Dionne then goes on to point out that one party’s legislators (like its federal judges) has consistently opposed partisan gerrymandering and the other supports it, getting another remarkably dishonest response:
Dionne: We could go on like this. I just want to make a point that Democrats tried to pass a national ban on partisan gerrymandering in the last Congress. And —
Isgur: They put a poison pill around that. Yes. It was not a clean bill to stop partisan gerrymandering. It had a whole bunch of other Christmas-tree things that liberals wanted. They knew that it wouldn’t pass, and that they would get this talking point. Press-release legislation from Congress, from both sides, has annoyed me for years.

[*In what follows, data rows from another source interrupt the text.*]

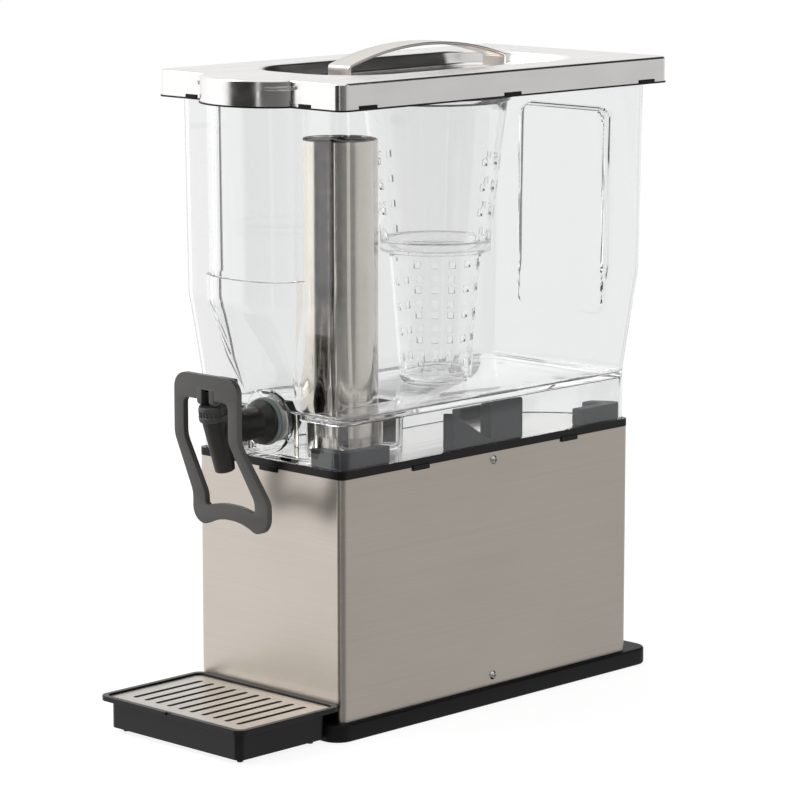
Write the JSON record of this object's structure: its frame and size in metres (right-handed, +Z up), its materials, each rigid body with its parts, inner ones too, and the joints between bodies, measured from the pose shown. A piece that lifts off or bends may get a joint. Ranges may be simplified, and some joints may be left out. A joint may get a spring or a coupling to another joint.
{
  "type": "beverage dispenser",
  "caption": "Gravity-fed cold drink dispenser: clear reservoir with ice tube and fruit infuser on a brushed steel base, steel lid with strap handle, push faucet, drip tray.",
  "frame": {"origin": "centre of the foot plate's flat underside, on the counter", "axes": "+Z up, +Y to the back, +X to the right as seen from the faucet side"},
  "size_m": [0.204, 0.467, 0.5235],
  "materials": {
    "base_steel": "fine brushed grain",
    "lid_steel": "satin, close to polished",
    "tube_steel": "bright drawn tube",
    "grille_steel": "satin",
    "screw_steel": "turned",
    "black_plastic": "fine moulded texture",
    "collar_plastic": "smooth moulded",
    "block_rubber": "matt",
    "pad_rubber": "matt",
    "clear_reservoir": "clear polycarbonate",
    "clear_infuser": "clear polycarbonate",
    "faucet_plastic": "moulded, slight sheen",
    "handle_plastic": "moulded, slight sheen",
    "silicone_grey": "silicone",
    "silicone_white": "silicone",
    "seal_red": "silicone"
  },
  "bodies": {
    "base": {"foot_plate": "black_plastic", "foot_pads": "pad_rubber", "base_shell": "base_steel", "base_collar": "collar_plastic", "deck_plate": "base_steel", "corner_blocks": "block_rubber", "side_blocks": "block_rubber", "base_screws": "screw_steel"},
    "reservoir": {"reservoir": "clear_reservoir", "faucet_body": "faucet_plastic", "faucet_bonnet": "handle_plastic", "washer_outer": "silicone_grey", "washer_inner": "silicone_white", "shank_nut": "black_plastic"},
    "stem": {"faucet_stem": "faucet_plastic", "seat_cup": "silicone_white", "handle_pin": "screw_steel"},
    "push_handle": {"faucet_handle": "handle_plastic"},
    "ice_tube": {"ice_tube": "tube_steel"},
    "stopper": {"tube_stopper": "black_plastic", "stopper_seal": "seal_red"},
    "lid": {"lid_cover": "lid_steel", "lid_liner": "black_plastic", "lid_handle": "lid_steel", "lid_screws": "screw_steel"},
    "infuser": {"infuser_sleeve": "clear_infuser"},
    "cup": {"infuser_cup": "clear_infuser"},
    "tray": {"drip_tray": "black_plastic"},
    "grille": {"tray_grille": "grille_steel"}
  },
  "joints": [
    {"name": "reservoir_lift", "type": "slide", "parent": "base", "child": "reservoir", "axis": [0, 0, 1], "range_m": [0, 0.06]},
    {"name": "lid_lift", "type": "slide", "parent": "reservoir", "child": "lid", "axis": [0, 0, 1], "range_m": [0, 0.27]},
    {"name": "infuser_turn", "type": "hinge", "parent": "lid", "child": "infuser", "pos_m": [0, 0.018, 0.483], "axis": [0, 0, 1], "range_deg": [0, 45]},
    {"name": "cup_turn", "type": "hinge", "parent": "infuser", "child": "cup", "pos_m": [0, 0.018, 0.361], "axis": [0, 0, 1], "range_deg": [0, 45]},
    {"name": "tube_lift", "type": "slide", "parent": "reservoir", "child": "ice_tube", "axis": [0, 0, 1], "range_m": [0, 0.018]},
    {"name": "stopper_pull", "type": "slide", "parent": "ice_tube", "child": "stopper", "axis": [0, 0, 1], "range_m": [0, 0.013]},
    {"name": "push_tilt", "type": "hinge", "parent": "stem", "child": "push_handle", "pos_m": [0, -0.22588, 0.26683], "axis": [1, 0, 0], "range_deg": [0, 15], "stiffness_Nm_per_rad": 0.6, "springref_deg": -6.88},
    {"name": "stem_lift", "type": "slide", "parent": "reservoir", "child": "stem", "axis": [0, -0.2215, 0.9751], "range_m": [0, 0.0009]},
    {"name": "tray_slide", "type": "slide", "parent": "base", "child": "tray", "axis": [0, -1, 0], "range_m": [0, 0.09]},
    {"name": "grille_lift", "type": "slide", "parent": "tray", "child": "grille", "axis": [0, 0, 1], "range_m": [0, 0.04]}
  ],
  "couplings": [
    {"joint": "stem_lift", "follows": "push_tilt", "m_per_rad": 0.0032}
  ]
}
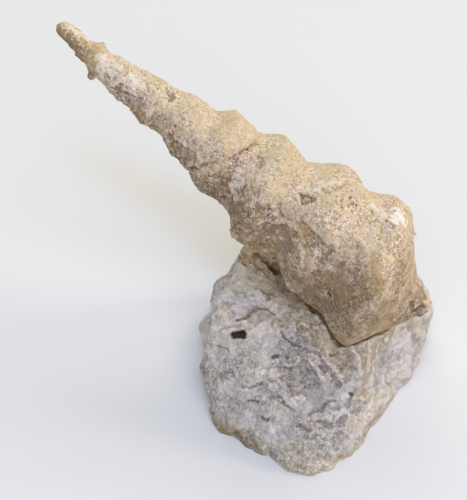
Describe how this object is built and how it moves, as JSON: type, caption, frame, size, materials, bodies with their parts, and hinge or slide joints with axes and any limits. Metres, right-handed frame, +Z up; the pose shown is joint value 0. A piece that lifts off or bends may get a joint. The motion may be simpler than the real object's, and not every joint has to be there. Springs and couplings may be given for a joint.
{
  "type": "fossil snail",
  "caption": "Turreted, keeled fossil snail shell lying obliquely in a small loose lump of limestone matrix, spire free in the air.",
  "frame": {"origin": "centre of the whole outline, on the surface the stone rests on", "axes": "+X is the longest side, from the spire's tip towards the shell's base; +Y goes from the stone's low front to the spire; +Z up"},
  "size_m": [0.048, 0.0388, 0.0414],
  "materials": {
    "weathered_shell": "matt, pitted, weathered calcite",
    "limestone": "matt, rough broken limestone"
  },
  "bodies": {
    "root": {"shell": "weathered_shell", "matrix": "limestone"}
  },
  "joints": []
}
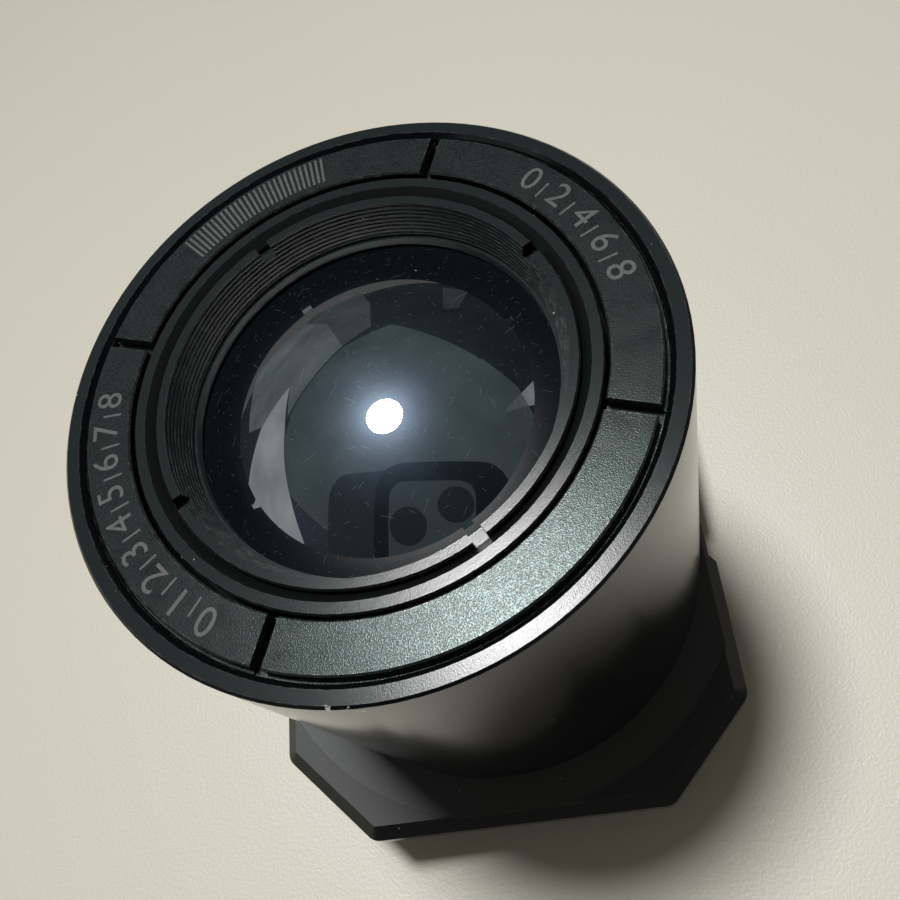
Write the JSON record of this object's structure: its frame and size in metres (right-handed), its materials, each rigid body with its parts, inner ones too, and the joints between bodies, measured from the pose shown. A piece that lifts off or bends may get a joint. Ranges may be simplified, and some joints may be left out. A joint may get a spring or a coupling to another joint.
{
  "type": "infrared objective lens",
  "caption": "Barrel-shaped thermal imaging lens: domed coated glass in notched rings, a bevelled rectangular flange with cut corners and a threaded rear spigot.",
  "frame": {"origin": "centre of the rear end face, which the lens stands on", "axes": "+Z along the optical axis to the front glass; +Y along the longer side of the flange; +X across it"},
  "size_m": [0.0464, 0.0524, 0.0512],
  "materials": {
    "barrel_anodised": "black anodised, smooth turned, satin",
    "lock_ring_anodised": "black anodised over fine bead blasting",
    "cell_anodised": "black anodised, turned",
    "ring_anodised": "black anodised, turned",
    "coated_germanium": "polished germanium, dark carbon coating",
    "inner_glass": "polished infrared glass, opaque to the eye",
    "rear_germanium": "polished germanium, coated",
    "black_rubber": "matt",
    "dark_plastic": "matt",
    "acetal": "natural acetal",
    "stop_steel": "blackened",
    "spring_steel": "ground",
    "pin_steel": "hardened and ground"
  },
  "bodies": {
    "root": {"outer_barrel": "barrel_anodised", "slotted_lock_ring": "lock_ring_anodised", "lens_cell": "cell_anodised", "front_retaining_ring": "ring_anodised", "front_element": "coated_germanium", "front_o_ring": "black_rubber", "front_seat_washer": "dark_plastic", "middle_element": "inner_glass", "aperture_stop": "stop_steel", "spacer_tube": "cell_anodised", "rear_element": "rear_germanium", "rear_o_ring": "black_rubber", "rear_retaining_ring": "ring_anodised", "wave_spring": "spring_steel", "focus_shim": "spring_steel", "compensator_ring": "acetal", "guide_pin_1": "pin_steel", "guide_pin_2": "pin_steel", "cell_o_ring_front": "black_rubber", "cell_o_ring_rear": "black_rubber", "flange_o_ring": "black_rubber"}
  },
  "joints": []
}
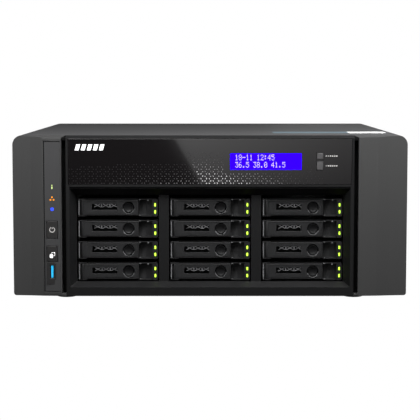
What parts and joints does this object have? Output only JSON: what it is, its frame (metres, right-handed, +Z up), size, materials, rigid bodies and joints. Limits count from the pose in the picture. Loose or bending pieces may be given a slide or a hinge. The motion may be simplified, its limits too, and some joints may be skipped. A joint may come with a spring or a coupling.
{
  "type": "network attached storage",
  "caption": "Desktop storage server with columns of lever-latched drive trays, a glossy display fascia, faceted side pillars, rear fans and a wrap-round steel cover.",
  "frame": {"origin": "middle of the footprint, on the surface the feet stand on", "axes": "+Z up, the front with its drive bays faces -Y, +X to the right seen from the front"},
  "size_m": [0.368, 0.362, 0.155],
  "materials": {
    "cover_paint": "fine-textured charcoal powder coat on steel",
    "rear_paint": "satin dark grey paint on steel",
    "base_steel": "dark grey paint on steel",
    "pillar_plastic": "fine-textured charcoal plastic",
    "strip_plastic": "satin charcoal plastic",
    "bezel_plastic": "satin near-black plastic",
    "fascia_gloss": "piano-black gloss with a faint dot pattern",
    "display_glass": "backlit blue display",
    "key_plastic": "satin dark grey plastic",
    "tray_plastic": "satin near-black plastic",
    "lever_plastic": "satin near-black plastic",
    "release_plastic": "satin black plastic",
    "cage_steel": "galvanised sheet steel",
    "board_green": "solder-masked circuit board",
    "heatsink": "extruded aluminium fins",
    "supply_steel": "galvanised sheet steel",
    "fan_black": "moulded black plastic",
    "port_metal": "nickel-plated steel shells",
    "foot_rubber": "black rubber",
    "screw_steel": "black oxide steel"
  },
  "bodies": {
    "root": {"base_pan": "base_steel", "top_cover": "cover_paint", "rear_panel": "rear_paint", "left_pillar": "pillar_plastic", "right_pillar": "pillar_plastic", "control_strip": "strip_plastic", "front_fascia": "fascia_gloss", "bay_bezel": "bezel_plastic", "drive_cage": "cage_steel", "lcd_module": "display_glass", "backplane": "board_green", "motherboard": "board_green", "cpu_cooler": "heatsink", "power_supply": "supply_steel", "fan_frames": "fan_black", "io_ports": "port_metal", "feet": "foot_rubber", "screws": "screw_steel"},
    "power_key": {"power_button": "key_plastic"},
    "copy_key": {"copy_button": "key_plastic"},
    "enter_key": {"enter_button": "key_plastic"},
    "select_key": {"select_button": "key_plastic"},
    "fan_left": {"fan_rotor_left": "fan_black"},
    "fan_right": {"fan_rotor_right": "fan_black"},
    "tray_1": {"drive_tray_1": "tray_plastic"},
    "lever_1": {"tray_lever_1": "lever_plastic"},
    "release_1": {"tray_button_1": "release_plastic"},
    "tray_2": {"drive_tray_2": "tray_plastic"},
    "lever_2": {"tray_lever_2": "lever_plastic"},
    "release_2": {"tray_button_2": "release_plastic"},
    "tray_3": {"drive_tray_3": "tray_plastic"},
    "lever_3": {"tray_lever_3": "lever_plastic"},
    "release_3": {"tray_button_3": "release_plastic"},
    "tray_4": {"drive_tray_4": "tray_plastic"},
    "lever_4": {"tray_lever_4": "lever_plastic"},
    "release_4": {"tray_button_4": "release_plastic"},
    "tray_5": {"drive_tray_5": "tray_plastic"},
    "lever_5": {"tray_lever_5": "lever_plastic"},
    "release_5": {"tray_button_5": "release_plastic"},
    "tray_6": {"drive_tray_6": "tray_plastic"},
    "lever_6": {"tray_lever_6": "lever_plastic"},
    "release_6": {"tray_button_6": "release_plastic"},
    "tray_7": {"drive_tray_7": "tray_plastic"},
    "lever_7": {"tray_lever_7": "lever_plastic"},
    "release_7": {"tray_button_7": "release_plastic"},
    "tray_8": {"drive_tray_8": "tray_plastic"},
    "lever_8": {"tray_lever_8": "lever_plastic"},
    "release_8": {"tray_button_8": "release_plastic"},
    "tray_9": {"drive_tray_9": "tray_plastic"},
    "lever_9": {"tray_lever_9": "lever_plastic"},
    "release_9": {"tray_button_9": "release_plastic"},
    "tray_10": {"drive_tray_10": "tray_plastic"},
    "lever_10": {"tray_lever_10": "lever_plastic"},
    "release_10": {"tray_button_10": "release_plastic"},
    "tray_11": {"drive_tray_11": "tray_plastic"},
    "lever_11": {"tray_lever_11": "lever_plastic"},
    "release_11": {"tray_button_11": "release_plastic"},
    "tray_12": {"drive_tray_12": "tray_plastic"},
    "lever_12": {"tray_lever_12": "lever_plastic"},
    "release_12": {"tray_button_12": "release_plastic"}
  },
  "joints": [
    {"name": "power_press", "type": "slide", "parent": "root", "child": "power_key", "axis": [0, 1, 0], "range_m": [0, 0.001], "stiffness_N_per_m": 300, "springref_m": -0.0012},
    {"name": "copy_press", "type": "slide", "parent": "root", "child": "copy_key", "axis": [0, 1, 0], "range_m": [0, 0.001], "stiffness_N_per_m": 300, "springref_m": -0.0012},
    {"name": "enter_press", "type": "slide", "parent": "root", "child": "enter_key", "axis": [0, 1, 0], "range_m": [0, 0.0008], "stiffness_N_per_m": 300, "springref_m": -0.0012},
    {"name": "select_press", "type": "slide", "parent": "root", "child": "select_key", "axis": [0, 1, 0], "range_m": [0, 0.0008], "stiffness_N_per_m": 300, "springref_m": -0.0012},
    {"name": "fan_left_spin", "type": "hinge", "parent": "root", "child": "fan_left", "pos_m": [-0.0635, 0.163, 0.0965], "axis": [0, 1, 0], "continuous": true},
    {"name": "fan_right_spin", "type": "hinge", "parent": "root", "child": "fan_right", "pos_m": [0.0305, 0.163, 0.0965], "axis": [0, 1, 0], "continuous": true},
    {"name": "tray_1_slide", "type": "slide", "parent": "root", "child": "tray_1", "axis": [0, -1, 0], "range_m": [0, 0.11]},
    {"name": "lever_1_swing", "type": "hinge", "parent": "tray_1", "child": "lever_1", "pos_m": [-0.1188, -0.1689, 0.08715], "axis": [0, 0, -1], "range_deg": [0, 80]},
    {"name": "release_1_press", "type": "slide", "parent": "lever_1", "child": "release_1", "axis": [0, 1, 0], "range_m": [0, 0.0014], "stiffness_N_per_m": 200, "springref_m": -0.001},
    {"name": "tray_2_slide", "type": "slide", "parent": "root", "child": "tray_2", "axis": [0, -1, 0], "range_m": [0, 0.11]},
    {"name": "lever_2_swing", "type": "hinge", "parent": "tray_2", "child": "lever_2", "pos_m": [-0.0324, -0.1689, 0.08715], "axis": [0, 0, -1], "range_deg": [0, 80]},
    {"name": "release_2_press", "type": "slide", "parent": "lever_2", "child": "release_2", "axis": [0, 1, 0], "range_m": [0, 0.0014], "stiffness_N_per_m": 200, "springref_m": -0.001},
    {"name": "tray_3_slide", "type": "slide", "parent": "root", "child": "tray_3", "axis": [0, -1, 0], "range_m": [0, 0.11]},
    {"name": "lever_3_swing", "type": "hinge", "parent": "tray_3", "child": "lever_3", "pos_m": [0.054, -0.1689, 0.08715], "axis": [0, 0, -1], "range_deg": [0, 80]},
    {"name": "release_3_press", "type": "slide", "parent": "lever_3", "child": "release_3", "axis": [0, 1, 0], "range_m": [0, 0.0014], "stiffness_N_per_m": 200, "springref_m": -0.001},
    {"name": "tray_4_slide", "type": "slide", "parent": "root", "child": "tray_4", "axis": [0, -1, 0], "range_m": [0, 0.11]},
    {"name": "lever_4_swing", "type": "hinge", "parent": "tray_4", "child": "lever_4", "pos_m": [-0.1188, -0.1689, 0.0671], "axis": [0, 0, -1], "range_deg": [0, 80]},
    {"name": "release_4_press", "type": "slide", "parent": "lever_4", "child": "release_4", "axis": [0, 1, 0], "range_m": [0, 0.0014], "stiffness_N_per_m": 200, "springref_m": -0.001},
    {"name": "tray_5_slide", "type": "slide", "parent": "root", "child": "tray_5", "axis": [0, -1, 0], "range_m": [0, 0.11]},
    {"name": "lever_5_swing", "type": "hinge", "parent": "tray_5", "child": "lever_5", "pos_m": [-0.0324, -0.1689, 0.0671], "axis": [0, 0, -1], "range_deg": [0, 80]},
    {"name": "release_5_press", "type": "slide", "parent": "lever_5", "child": "release_5", "axis": [0, 1, 0], "range_m": [0, 0.0014], "stiffness_N_per_m": 200, "springref_m": -0.001},
    {"name": "tray_6_slide", "type": "slide", "parent": "root", "child": "tray_6", "axis": [0, -1, 0], "range_m": [0, 0.11]},
    {"name": "lever_6_swing", "type": "hinge", "parent": "tray_6", "child": "lever_6", "pos_m": [0.054, -0.1689, 0.0671], "axis": [0, 0, -1], "range_deg": [0, 80]},
    {"name": "release_6_press", "type": "slide", "parent": "lever_6", "child": "release_6", "axis": [0, 1, 0], "range_m": [0, 0.0014], "stiffness_N_per_m": 200, "springref_m": -0.001},
    {"name": "tray_7_slide", "type": "slide", "parent": "root", "child": "tray_7", "axis": [0, -1, 0], "range_m": [0, 0.11]},
    {"name": "lever_7_swing", "type": "hinge", "parent": "tray_7", "child": "lever_7", "pos_m": [-0.1188, -0.1689, 0.04705], "axis": [0, 0, -1], "range_deg": [0, 80]},
    {"name": "release_7_press", "type": "slide", "parent": "lever_7", "child": "release_7", "axis": [0, 1, 0], "range_m": [0, 0.0014], "stiffness_N_per_m": 200, "springref_m": -0.001},
    {"name": "tray_8_slide", "type": "slide", "parent": "root", "child": "tray_8", "axis": [0, -1, 0], "range_m": [0, 0.11]},
    {"name": "lever_8_swing", "type": "hinge", "parent": "tray_8", "child": "lever_8", "pos_m": [-0.0324, -0.1689, 0.04705], "axis": [0, 0, -1], "range_deg": [0, 80]},
    {"name": "release_8_press", "type": "slide", "parent": "lever_8", "child": "release_8", "axis": [0, 1, 0], "range_m": [0, 0.0014], "stiffness_N_per_m": 200, "springref_m": -0.001},
    {"name": "tray_9_slide", "type": "slide", "parent": "root", "child": "tray_9", "axis": [0, -1, 0], "range_m": [0, 0.11]},
    {"name": "lever_9_swing", "type": "hinge", "parent": "tray_9", "child": "lever_9", "pos_m": [0.054, -0.1689, 0.04705], "axis": [0, 0, -1], "range_deg": [0, 80]},
    {"name": "release_9_press", "type": "slide", "parent": "lever_9", "child": "release_9", "axis": [0, 1, 0], "range_m": [0, 0.0014], "stiffness_N_per_m": 200, "springref_m": -0.001},
    {"name": "tray_10_slide", "type": "slide", "parent": "root", "child": "tray_10", "axis": [0, -1, 0], "range_m": [0, 0.11]},
    {"name": "lever_10_swing", "type": "hinge", "parent": "tray_10", "child": "lever_10", "pos_m": [-0.1188, -0.1689, 0.027], "axis": [0, 0, -1], "range_deg": [0, 80]},
    {"name": "release_10_press", "type": "slide", "parent": "lever_10", "child": "release_10", "axis": [0, 1, 0], "range_m": [0, 0.0014], "stiffness_N_per_m": 200, "springref_m": -0.001},
    {"name": "tray_11_slide", "type": "slide", "parent": "root", "child": "tray_11", "axis": [0, -1, 0], "range_m": [0, 0.11]},
    {"name": "lever_11_swing", "type": "hinge", "parent": "tray_11", "child": "lever_11", "pos_m": [-0.0324, -0.1689, 0.027], "axis": [0, 0, -1], "range_deg": [0, 80]},
    {"name": "release_11_press", "type": "slide", "parent": "lever_11", "child": "release_11", "axis": [0, 1, 0], "range_m": [0, 0.0014], "stiffness_N_per_m": 200, "springref_m": -0.001},
    {"name": "tray_12_slide", "type": "slide", "parent": "root", "child": "tray_12", "axis": [0, -1, 0], "range_m": [0, 0.11]},
    {"name": "lever_12_swing", "type": "hinge", "parent": "tray_12", "child": "lever_12", "pos_m": [0.054, -0.1689, 0.027], "axis": [0, 0, -1], "range_deg": [0, 80]},
    {"name": "release_12_press", "type": "slide", "parent": "lever_12", "child": "release_12", "axis": [0, 1, 0], "range_m": [0, 0.0014], "stiffness_N_per_m": 200, "springref_m": -0.001}
  ]
}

“From both sides” yeah sure. Anyway, if Republicans supported bans on partisan gerrymandering but didn’t like that they were embedded in legislation that did other things to expand access to the ballot, they were free to propose a “clean” anti-gerrymandering bill! Or they could…just enact one, since they control Congress and could get Democratic support for it! They don’t, because again as Isgur knows Republican elites in fact affirmatively like gerrymandering, both because of their contempt for democratic values and because they think that it will advantage them, like it will this cycle. As Kagan observed in her dissent in Callais, the crocodile tears in Rucho about how they really didn’t like what they were doing have been fully exposed as a fraud:
Seven years ago, this Court held in Rucho v. Common Cause that claims of political gerrymandering are not justiciable in federal court. That was, in my view, an ill-considered decision, whose adverse effects have never been more obvious than today, as this country’s two major parties compete in a race to the bottom. But to its (modest) credit, the Rucho Court did not pretend that partisan gerrymanders were something in need of safeguarding. To the contrary, the Court conceded that they were “incompatible with democratic principles” and “lead[ ] to results that reasonably seem unjust.” (The Court’s rationale was only that federal courts lack competence to deal with gerrymanders, not that they were protected by law or beneficial as policy.) Today, though, the majority straight-facedly holds that the Voting Rights Act must be brought low to make the world safe for partisan gerrymanders. For how else, the majority reasons, can we preserve the authority of States to engage in this practice than by stripping minority citizens of their rights to an equal political process? And with that, the majority as much as invites States to embark on a new round of partisan gerrymanders—and makes an already bad precedent into one still worse. It is not enough that Rucho has harmed the whole body politic. Now, that decision also becomes the cudgel to diminish the rightful voting influence of its minority citizens.
Isgur can blame “the voters,” but the blame here belongs to Republicans, and if you won’t put the blame where it belongs you don’t actually object to gerrymandering.